I did stop at the Pujo for a bit on Soptomi evening. The evening ‘programme’ was going one. A lady was singing on stage just as years back we would get up and do little skits and dramas and poetry recitals up there.
As always the uncles and aunties were sitting separately. Just as I noticed in the morning too. Two naturally formed distinct whorls.
There was something missing though.
A third high energy, joyous, mischievous cluster. There were no kids. No one playing with cap pistols, carrom boards, cards…no laughter, no five day long bubble gum romances, no showing off ones notun jama, no slightly grown up kids bossing over the younger ones. Hurtling towards my 40s I was still one of the younger ones around. Still one of the ‘bachchas’. I was surrounded by people who had seen me grow.
The folks I grew up with were on facebook at the most.
The evening ‘anushthon’ is always a good time to catch up with folks and my eyes would light up each time I would see a face from the past. Just as their’s would when they saw me.
On the one hand there was the joy of meeting again and then there was the wistfulness in comments such as ‘Debjan is like an old age home’, ‘we are empty nesters’, ‘you must come for the pujos next year….but I can’t guarantee I will be around…I am 80 now’.
I headed out for a walk to clear my head. Ambling down lanes paved with memories. Down Surjyonagar past Shibanalay Tailors where I used to get my Pujo clothes stitched. A stop at the police quarter pujos. Sugato used to live there and we often used to hang around there in school. A stop at the phuchka guy outside my school. AG Tolly. He had motor and not chhola in his phuchka mix. A fact that would reassure a couple of Bong tigresses I knew who were outraged by the chhola in the phuchkas.
‘That’s for Meros’ they say.
I walked on. Picked biryani and chaap after finishing a roll in the new Rahamania counter.

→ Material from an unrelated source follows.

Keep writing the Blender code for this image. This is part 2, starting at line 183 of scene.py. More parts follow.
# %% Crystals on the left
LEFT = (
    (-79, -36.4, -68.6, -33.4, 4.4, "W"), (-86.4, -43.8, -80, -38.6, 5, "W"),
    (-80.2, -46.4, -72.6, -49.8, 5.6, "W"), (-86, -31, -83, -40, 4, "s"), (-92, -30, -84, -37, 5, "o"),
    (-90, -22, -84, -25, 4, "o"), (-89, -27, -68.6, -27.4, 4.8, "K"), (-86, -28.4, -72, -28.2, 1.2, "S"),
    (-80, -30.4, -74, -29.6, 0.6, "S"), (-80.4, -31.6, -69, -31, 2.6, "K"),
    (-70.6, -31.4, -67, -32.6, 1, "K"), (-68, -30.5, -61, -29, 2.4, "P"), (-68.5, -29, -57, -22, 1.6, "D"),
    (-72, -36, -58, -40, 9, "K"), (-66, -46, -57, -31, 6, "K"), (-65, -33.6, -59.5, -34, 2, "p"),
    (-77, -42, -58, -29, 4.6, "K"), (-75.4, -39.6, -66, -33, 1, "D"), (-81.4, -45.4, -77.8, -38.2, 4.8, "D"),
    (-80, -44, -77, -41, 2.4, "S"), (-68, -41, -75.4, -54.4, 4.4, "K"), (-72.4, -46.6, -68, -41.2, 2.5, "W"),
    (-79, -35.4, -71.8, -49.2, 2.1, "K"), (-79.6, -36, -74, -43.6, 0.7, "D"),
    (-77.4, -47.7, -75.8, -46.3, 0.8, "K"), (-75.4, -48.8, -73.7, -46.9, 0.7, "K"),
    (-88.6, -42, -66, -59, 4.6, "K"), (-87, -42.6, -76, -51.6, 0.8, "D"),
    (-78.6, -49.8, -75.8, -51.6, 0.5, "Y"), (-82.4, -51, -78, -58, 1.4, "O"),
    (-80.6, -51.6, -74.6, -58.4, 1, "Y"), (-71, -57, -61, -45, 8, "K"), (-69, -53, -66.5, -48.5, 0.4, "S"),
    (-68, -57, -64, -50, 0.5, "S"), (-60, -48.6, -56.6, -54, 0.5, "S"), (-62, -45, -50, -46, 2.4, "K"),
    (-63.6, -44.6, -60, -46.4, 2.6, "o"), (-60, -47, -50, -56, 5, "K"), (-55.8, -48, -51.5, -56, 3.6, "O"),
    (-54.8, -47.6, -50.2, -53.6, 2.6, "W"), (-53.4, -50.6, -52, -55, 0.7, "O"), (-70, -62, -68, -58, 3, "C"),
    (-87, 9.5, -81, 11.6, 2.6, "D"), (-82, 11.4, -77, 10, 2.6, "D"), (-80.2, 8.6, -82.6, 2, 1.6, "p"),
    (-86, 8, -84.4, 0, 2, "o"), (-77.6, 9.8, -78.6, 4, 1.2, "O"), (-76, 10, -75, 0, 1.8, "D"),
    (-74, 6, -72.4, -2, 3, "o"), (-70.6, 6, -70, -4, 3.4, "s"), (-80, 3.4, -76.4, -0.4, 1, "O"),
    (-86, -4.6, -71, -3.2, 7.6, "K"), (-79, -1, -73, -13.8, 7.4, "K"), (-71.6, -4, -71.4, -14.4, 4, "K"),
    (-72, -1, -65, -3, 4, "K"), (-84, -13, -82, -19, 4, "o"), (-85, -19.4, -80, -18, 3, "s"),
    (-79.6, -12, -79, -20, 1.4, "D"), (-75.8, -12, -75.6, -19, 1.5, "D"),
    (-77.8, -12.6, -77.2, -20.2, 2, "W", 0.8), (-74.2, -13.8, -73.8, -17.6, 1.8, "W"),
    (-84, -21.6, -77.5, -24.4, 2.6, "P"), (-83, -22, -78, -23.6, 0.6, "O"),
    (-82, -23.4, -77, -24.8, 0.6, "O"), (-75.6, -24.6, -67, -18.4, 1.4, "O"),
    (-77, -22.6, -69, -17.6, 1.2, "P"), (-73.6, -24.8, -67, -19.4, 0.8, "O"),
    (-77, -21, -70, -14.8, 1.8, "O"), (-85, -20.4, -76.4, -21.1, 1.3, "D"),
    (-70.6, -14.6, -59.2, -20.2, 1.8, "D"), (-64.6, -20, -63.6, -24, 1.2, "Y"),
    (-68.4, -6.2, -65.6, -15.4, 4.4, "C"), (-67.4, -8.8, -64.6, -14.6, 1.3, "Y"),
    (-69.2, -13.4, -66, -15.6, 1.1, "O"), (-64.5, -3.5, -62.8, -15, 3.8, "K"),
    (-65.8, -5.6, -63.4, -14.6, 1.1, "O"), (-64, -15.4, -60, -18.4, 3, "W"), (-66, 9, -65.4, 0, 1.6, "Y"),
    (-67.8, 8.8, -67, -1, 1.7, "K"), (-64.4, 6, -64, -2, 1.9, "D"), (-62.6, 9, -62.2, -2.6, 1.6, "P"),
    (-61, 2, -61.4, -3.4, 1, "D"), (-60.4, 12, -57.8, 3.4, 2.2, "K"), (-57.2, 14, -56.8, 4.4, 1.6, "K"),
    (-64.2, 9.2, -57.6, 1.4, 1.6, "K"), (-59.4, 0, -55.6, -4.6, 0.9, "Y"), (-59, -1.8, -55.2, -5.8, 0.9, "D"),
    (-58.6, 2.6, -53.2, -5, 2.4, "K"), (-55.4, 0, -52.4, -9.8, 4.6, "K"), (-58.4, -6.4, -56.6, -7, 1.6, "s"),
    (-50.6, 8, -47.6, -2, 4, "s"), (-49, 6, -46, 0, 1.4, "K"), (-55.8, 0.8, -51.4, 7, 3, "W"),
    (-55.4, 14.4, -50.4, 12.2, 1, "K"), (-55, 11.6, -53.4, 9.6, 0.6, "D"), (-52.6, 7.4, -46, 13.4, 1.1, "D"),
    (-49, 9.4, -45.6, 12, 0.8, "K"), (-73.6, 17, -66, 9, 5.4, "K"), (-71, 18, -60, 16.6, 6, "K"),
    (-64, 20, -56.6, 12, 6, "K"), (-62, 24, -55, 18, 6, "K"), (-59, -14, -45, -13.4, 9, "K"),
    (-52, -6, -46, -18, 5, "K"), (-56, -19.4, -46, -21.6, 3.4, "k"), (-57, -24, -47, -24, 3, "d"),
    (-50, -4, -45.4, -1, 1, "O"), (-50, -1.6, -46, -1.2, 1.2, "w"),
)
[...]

Yes, I was eating for Mumbai that evening!
I walked back down the Netaji Nagar Pujo lane. It’s the biggest pujo in the area and I saw the queue of people to get in. I stopped for a breather and saw a guy selling balloons. Memories of a puja evening came back to me when three of us in high school walked down the lane with a balloon each trying to see which would bust first in the crowds. We were starved for entertainment in the 80s. I then headed back down quiet lanes looking at the Chandragore lights on the streets that hypnotised as when we were kids.
I stopped at one sweet new pujo. Saw the kids playing by the Pujo arena comparing mobile sim card plans. I snapped out of my reverie when one little volunteer came to me and said ‘aankel odiki’ (that side uncle).

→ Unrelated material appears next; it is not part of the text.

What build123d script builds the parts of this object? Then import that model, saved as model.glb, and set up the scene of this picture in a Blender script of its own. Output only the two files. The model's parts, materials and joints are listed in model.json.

Yes Calcutta is my Cinema Paradiso.
This morning was different as the melancholiness of the dusk gave way to the bright sun of Ashtami morning. Folks were coming down to the Pujo in their Pujo best for Anjali. Then prasad or a holy breakfast of fruits and payesh followed.
It was soon time for the bhog to start. The reason why I had waited instead of taking a morning flight back. More chatter and banter followed with the building jethis and jethimas as we took our seats. Didu joined us too and we formed our little corner with my mom, brother and sister in law. The two of them had managed to return for the Pujos too. I spotted a young girl who turned out to be very good with the camera and made her our designated ‘photographer.
The food that followed was really good. Better than I remembered it to be. And I say this in absolute terms and not just aided by a seasoning of nostalgia. Yes, melamine plates versus banana or saal leaves plates seemed weird. As did caterers serving the food versus folks from the building. But over the years I have learnt that it is better to savour the moment rather than be caught in the myopia of a purist.
The menu? Crisp tantalising beguni and alur bora. Bhoger khichudi which had the magic touch of generous quantities of food simmering in a cauldron, held together by liberal doses of ghee. Singed your fingers when you took your first bite but when, as instructed by your mother, you spread the khichudi using the beguni as a spoon, it cooled down so that you could eat it.
Then there was laabra, the special squishy mixed vegetable dish and alu badhakopi (cabbage). Yes, it was a rare vegetarian day in the life of Bengalis.
Palate cleanser of chutney an papad followed by a kachagolla for dessert and the gala feast blessed by the Goddess came to an end.
Not quite. For when we went back to our apartment, Didu quietly took out some incredibly soft and tasty nadu’ made with coconuts from her garden.
What a beautiful send off from one home to another.
(Written on board the indigo fight to Mumbai. Love writing these posts on flight. The extra leg space helped)
Barir baire thakle tomar Pujo-r post-gulo porai amar Pujor celebration. Oshadharon likhecho Kalyanda! Tomader shobaike janai Pujor shubheccha.
SC 🙂
ps. Tomar Didur toiri narkeler narur chobita kintu shob theke shundor chobi (shob khabarer chobir moddhe). Ebar Ma aar Didu-ke bolo narkeler narur opor ekta post likhe felte amader jonno!
superb post. mouth watering food pics. sarees of mom and sis in law are also lovely!
thank you so much SC. It was a great trip. Felt really lucky to be able to spend a bit of time there…hopefully ma will get us the recipe 🙂
Debjan residents look forward to ashtami's bhog..as the food served is excellent!